[Start of Dataset records]
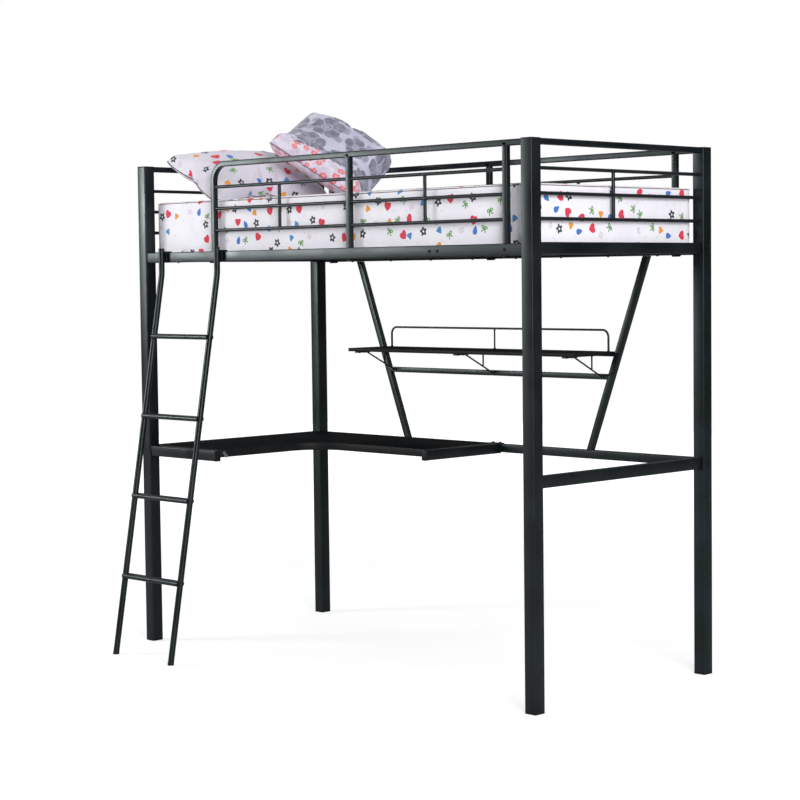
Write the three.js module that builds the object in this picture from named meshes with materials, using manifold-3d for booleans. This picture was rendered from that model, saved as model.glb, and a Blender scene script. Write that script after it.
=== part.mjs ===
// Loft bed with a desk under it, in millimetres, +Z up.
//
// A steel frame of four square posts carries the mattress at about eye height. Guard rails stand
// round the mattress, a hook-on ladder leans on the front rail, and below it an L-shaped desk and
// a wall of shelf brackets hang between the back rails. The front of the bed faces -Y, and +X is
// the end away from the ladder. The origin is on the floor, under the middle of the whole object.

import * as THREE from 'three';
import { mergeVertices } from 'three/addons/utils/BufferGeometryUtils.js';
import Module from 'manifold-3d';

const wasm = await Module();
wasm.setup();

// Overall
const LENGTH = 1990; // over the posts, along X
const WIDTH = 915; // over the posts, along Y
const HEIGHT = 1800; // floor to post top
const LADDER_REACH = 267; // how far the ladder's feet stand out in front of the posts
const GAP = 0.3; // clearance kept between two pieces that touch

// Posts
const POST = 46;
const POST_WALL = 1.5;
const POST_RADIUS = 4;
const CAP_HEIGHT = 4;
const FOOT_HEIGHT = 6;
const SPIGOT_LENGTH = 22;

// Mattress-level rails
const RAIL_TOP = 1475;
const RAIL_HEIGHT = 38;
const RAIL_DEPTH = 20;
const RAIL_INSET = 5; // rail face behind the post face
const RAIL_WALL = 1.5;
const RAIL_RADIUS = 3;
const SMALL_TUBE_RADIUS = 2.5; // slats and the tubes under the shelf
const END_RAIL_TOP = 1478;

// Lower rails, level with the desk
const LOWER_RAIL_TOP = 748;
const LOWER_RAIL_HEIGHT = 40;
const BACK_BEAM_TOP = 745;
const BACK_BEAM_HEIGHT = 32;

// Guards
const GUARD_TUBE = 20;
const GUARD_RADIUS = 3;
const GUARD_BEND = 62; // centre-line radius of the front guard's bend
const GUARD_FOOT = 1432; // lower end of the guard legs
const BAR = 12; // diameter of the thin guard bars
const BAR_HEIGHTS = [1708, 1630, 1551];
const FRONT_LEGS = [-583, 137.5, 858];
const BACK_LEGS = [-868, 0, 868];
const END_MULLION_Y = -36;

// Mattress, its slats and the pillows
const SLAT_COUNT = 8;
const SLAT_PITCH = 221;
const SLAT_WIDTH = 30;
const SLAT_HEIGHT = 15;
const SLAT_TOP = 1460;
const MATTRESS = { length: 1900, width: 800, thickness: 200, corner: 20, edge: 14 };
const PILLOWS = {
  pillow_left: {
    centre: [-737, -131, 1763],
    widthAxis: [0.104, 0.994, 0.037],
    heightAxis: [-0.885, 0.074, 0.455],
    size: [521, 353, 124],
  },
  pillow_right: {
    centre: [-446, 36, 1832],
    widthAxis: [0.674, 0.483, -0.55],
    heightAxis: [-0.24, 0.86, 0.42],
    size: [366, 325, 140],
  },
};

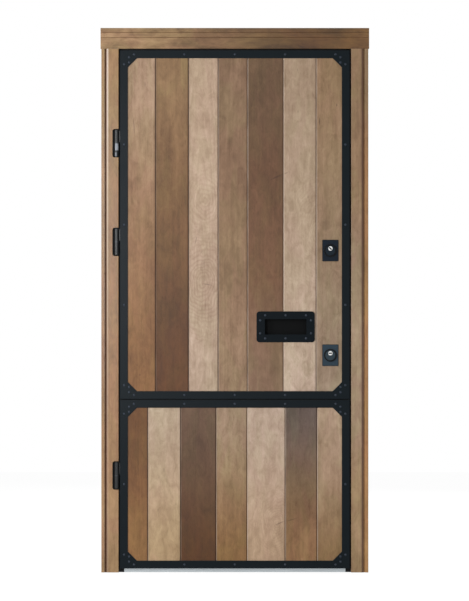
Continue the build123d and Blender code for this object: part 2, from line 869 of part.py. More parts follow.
[End of Dataset records]
What you should do -> Every line above should be printed again exactly as it stands.

Response to the exercise ->
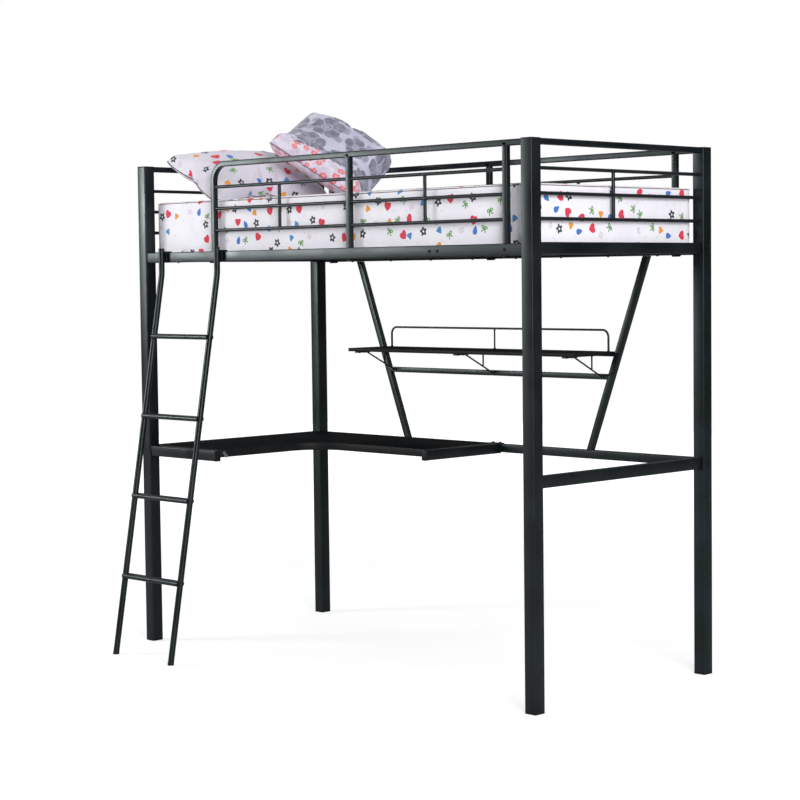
Write the three.js module that builds the object in this picture from named meshes with materials, using manifold-3d for booleans. This picture was rendered from that model, saved as model.glb, and a Blender scene script. Write that script after it.
=== part.mjs ===
// Loft bed with a desk under it, in millimetres, +Z up.
//
// A steel frame of four square posts carries the mattress at about eye height. Guard rails stand
// round the mattress, a hook-on ladder leans on the front rail, and below it an L-shaped desk and
// a wall of shelf brackets hang between the back rails. The front of the bed faces -Y, and +X is
// the end away from the ladder. The origin is on the floor, under the middle of the whole object.

import * as THREE from 'three';
import { mergeVertices } from 'three/addons/utils/BufferGeometryUtils.js';
import Module from 'manifold-3d';

const wasm = await Module();
wasm.setup();

// Overall
const LENGTH = 1990; // over the posts, along X
const WIDTH = 915; // over the posts, along Y
const HEIGHT = 1800; // floor to post top
const LADDER_REACH = 267; // how far the ladder's feet stand out in front of the posts
const GAP = 0.3; // clearance kept between two pieces that touch

// Posts
const POST = 46;
const POST_WALL = 1.5;
const POST_RADIUS = 4;
const CAP_HEIGHT = 4;
const FOOT_HEIGHT = 6;
const SPIGOT_LENGTH = 22;

// Mattress-level rails
const RAIL_TOP = 1475;
const RAIL_HEIGHT = 38;
const RAIL_DEPTH = 20;
const RAIL_INSET = 5; // rail face behind the post face
const RAIL_WALL = 1.5;
const RAIL_RADIUS = 3;
const SMALL_TUBE_RADIUS = 2.5; // slats and the tubes under the shelf
const END_RAIL_TOP = 1478;

// Lower rails, level with the desk
const LOWER_RAIL_TOP = 748;
const LOWER_RAIL_HEIGHT = 40;
const BACK_BEAM_TOP = 745;
const BACK_BEAM_HEIGHT = 32;

// Guards
const GUARD_TUBE = 20;
const GUARD_RADIUS = 3;
const GUARD_BEND = 62; // centre-line radius of the front guard's bend
const GUARD_FOOT = 1432; // lower end of the guard legs
const BAR = 12; // diameter of the thin guard bars
const BAR_HEIGHTS = [1708, 1630, 1551];
const FRONT_LEGS = [-583, 137.5, 858];
const BACK_LEGS = [-868, 0, 868];
const END_MULLION_Y = -36;

// Mattress, its slats and the pillows
const SLAT_COUNT = 8;
const SLAT_PITCH = 221;
const SLAT_WIDTH = 30;
const SLAT_HEIGHT = 15;
const SLAT_TOP = 1460;
const MATTRESS = { length: 1900, width: 800, thickness: 200, corner: 20, edge: 14 };
const PILLOWS = {
  pillow_left: {
    centre: [-737, -131, 1763],
    widthAxis: [0.104, 0.994, 0.037],
    heightAxis: [-0.885, 0.074, 0.455],
    size: [521, 353, 124],
  },
  pillow_right: {
    centre: [-446, 36, 1832],
    widthAxis: [0.674, 0.483, -0.55],
    heightAxis: [-0.24, 0.86, 0.42],
    size: [366, 325, 140],
  },
};

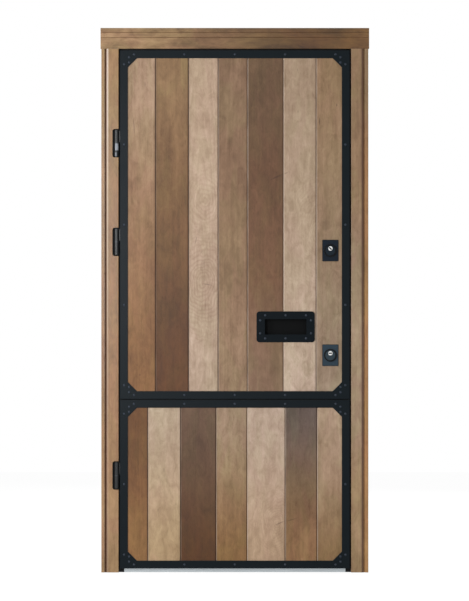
Continue the build123d and Blender code for this object: part 2, from line 869 of part.py. More parts follow.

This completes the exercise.